Dizia ele que um homem com uma figura como a sua só poderia fazer amor na escuridão, para que nenhum raio de luz o mostrasse. E que parecia haver sempre luzes por apagar… O embaraço mediante a sua imagem era óbvio mas Hitchcock tratava-o com humor e ironia, aligeirando qualquer sensação dramática que pudesse transparecer das suas palavras.

Só me pergunto: como se sentiria Alma quando ele se declarava celibatário? Presumo que sentiria algum desconforto… Ainda assim, o casamento dos Hitchcock era estável, seguro, assentava em conceitos de amizade e respeito mútuos, numa ideia de partilha de vida. E foi um casamento para uma vida inteira.

Contrariamente, o casamento no cinema de Hitchcock era pontualmente considerado como uma aventura, talvez uma loucura, uma imprudência. A palavra “casamento” não é muito referida pelos personagens dos seus filmes. O «happy-end» do par amoroso (que é frequente na filmografia do Mestre do Suspense) não quererá traduzir-nos que a paixão dos protagonistas se vá consolidar num casamento. – Embora os preceitos da decência o sugerissem.

Há muitos casamentos infelizes no cinema de Hitchcock: “Sob o Signo do Capricórnio” (1949), “Chamada para a Morte” (1954), “Vertigo” (1958), “Difamação” (1946), “Confesso” (1952), “Desconhecido do Norte-Expresso” (1951).

Também há alguns casamentos felizes: “Mentira” (1943) é o exemplo perfeito da família americana tradicional. A história de “O Homem Que Sabia Demasiado” (1934) e da sua remake (1956) traduz o mesmo ideal de família.

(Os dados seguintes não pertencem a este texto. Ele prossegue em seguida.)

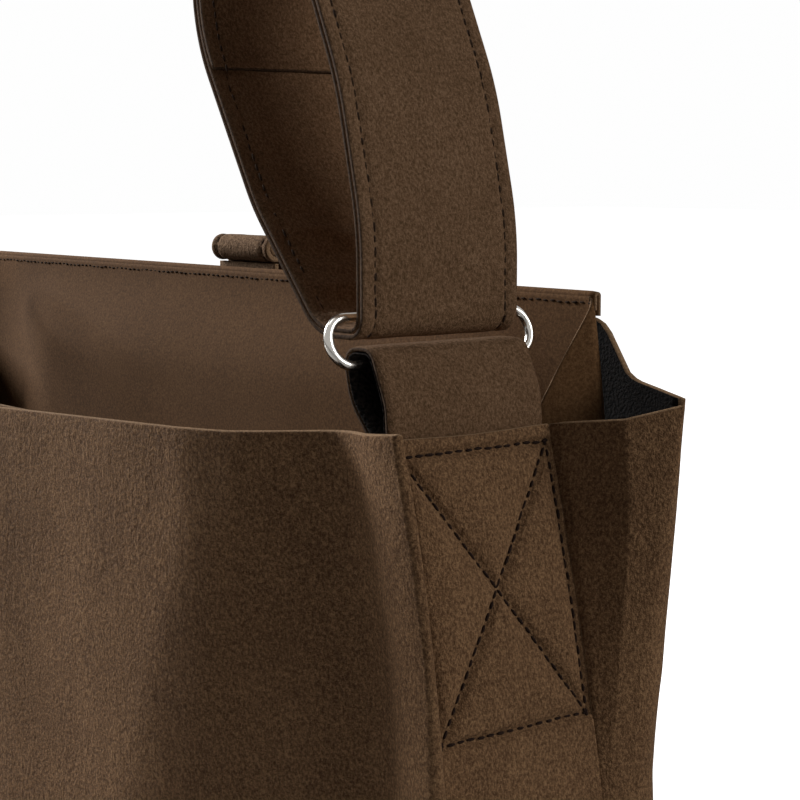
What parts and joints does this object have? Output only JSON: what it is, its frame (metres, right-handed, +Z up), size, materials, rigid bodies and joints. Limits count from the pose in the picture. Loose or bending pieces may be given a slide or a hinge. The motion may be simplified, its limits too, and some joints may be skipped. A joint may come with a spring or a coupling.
{
  "type": "garden tool bag",
  "caption": "Open-topped soft leather tote with folded-in ends, a taller back, ring tabs, an adjustable carrying strap and a strap that closes over the opening.",
  "frame": {"origin": "middle of the base's underside", "axes": "+X towards the right-hand end (the end with the slider), +Y towards the taller back, +Z up"},
  "size_m": [0.404, 0.1155, 0.4435],
  "materials": {
    "body_leather": "matt nubuck, fine crinkled grain",
    "lining_leather": "matt, smoother than the outside",
    "strap_leather": "matt nubuck, fine grain",
    "strap_backing_leather": "matt, dark cut edges",
    "black_textile": "coarse black weave",
    "stiffening_board": "plain",
    "nickel": "bright nickel plate"
  },
  "bodies": {
    "bag": {"front_panel": "body_leather", "back_panel": "body_leather", "right_end_strip": "body_leather", "left_end_strip": "body_leather", "base_panel": "body_leather", "base_board": "stiffening_board", "base_lining": "lining_leather", "front_lining": "lining_leather", "back_lining": "lining_leather", "right_end_lining": "lining_leather", "left_end_lining": "lining_leather", "right_tab_leather": "strap_leather", "right_tab_backing": "black_textile", "left_tab_leather": "strap_leather", "left_tab_backing": "black_textile", "closing_strap_tail": "strap_leather", "front_stud": "nickel", "front_stud_back": "nickel"},
    "right_ring": {"right_ring": "nickel"},
    "left_ring": {"left_ring": "nickel"},
    "carrying_strap": {"strap_leather": "strap_leather", "strap_backing": "strap_backing_leather"},
    "slider": {"slider": "nickel"},
    "closing_strap": {"closing_strap": "strap_leather", "closing_stud_cap": "nickel", "closing_stud_socket": "nickel"}
  },
  "joints": [
    {"name": "right_ring_swing", "type": "hinge", "parent": "bag", "child": "right_ring", "pos_m": [0.156, 0, 0.257], "axis": [0, 1, 0], "range_deg": [-20, 20]},
    {"name": "strap_on_right_ring", "type": "hinge", "parent": "right_ring", "child": "carrying_strap", "pos_m": [0.15229, 0, 0.26841], "axis": [0, 1, 0], "range_deg": [-21, 21]},
    {"name": "left_ring_swing", "type": "hinge", "parent": "bag", "child": "left_ring", "pos_m": [-0.156, 0, 0.257], "axis": [0, 1, 0], "range_deg": [-21, 21]},
    {"name": "slider_slide", "type": "slide", "parent": "carrying_strap", "child": "slider", "axis": [-0.7311, 0, 0.6823], "range_m": [-0.003, 0.003]},
    {"name": "closing_strap_fold", "type": "hinge", "parent": "bag", "child": "closing_strap", "pos_m": [0, 0.0491, 0.279], "axis": [1, 0, 0], "range_deg": [0, 270]}
  ],
  "couplings": [
    {"joint": "strap_on_right_ring", "follows": "right_ring_swing", "ratio": -1.0243},
    {"joint": "left_ring_swing", "follows": "right_ring_swing", "ratio": 1}
  ]
}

Em “Psico” (1960), Janet Leigh e John Gavin parecem ansiosos por casar mas é preciso assinalar que foi esse motivo que a levou a roubar 40.000 dólares. O casamento é temido por James Stewart em “Janela Indiscreta” (1954). É adiado por Paul Newman em “Cortina Rasgada” (1966) ainda que Julie Andrews, na cama com ele, profira: «És um cientista. Devias respeitar a ordem natural das coisas: o casamento vem primeiro e só depois a lua-de-mel.»

Hitchcock não parecia interessado em mostrar cenas idílicas das cerimónias de casamento. Não vemos nenhuma das suas heroínas em traje nupcial nem a caminho do altar. Às vezes, o casamento ocorrera antes da acção do filme. Outras vezes, acontecia durante o desenrolar da narrativa mas a recriação da cerimónia era omitida. Vejam-se “Rebecca” (1940) e “Marnie” (1964).

Casamento como porta de abertura para o desconhecido? A ideia faz sentido quando não se conhece o cônjuge, nem os seus princípios, nem o seu percurso de vida. E faz sentido quando (como Hitchcock e Alma) se entra no matrimónio num estado de virgindade.

Casamento como aventura e confronto de personalidades? Vêmo-lo nos dois filmes de 1941. Num deles, de modo mais jocoso; no outro de forma mais sombria, mas aí o final idealizado por Hitchcock seria definitivamente mais expressivo: Cary Grant matava Joan Fontaine – Ela deixava-se matar por amor mas denunciava o crime numa carta escrita previamente e endereçada à Polícia.

Se o Casamento é uma forma de partilha de vida a dois, é também o contexto no qual inúmeras alterações se vão processando. Repare-se como o vestido com que a Sra. Smith casou já não lhe serve – e só passaram 3 anos. Observe-se igualmente o restaurante de grandes memórias românticas ao qual eles regressam: tudo nele está diferente, modificado e modificado para pior.

Hitchcock parece lembrar-nos que num casamento a aceitação dessas alterações – internas e externas – é não só importante mas crucial. Assim como a capacidade de perdoar, de confiar e de compreender o outro. Afinal o Sr. e a Sra. Smith têm o nome mais comum que existe. Porque são tão comuns como a maioria das pessoas.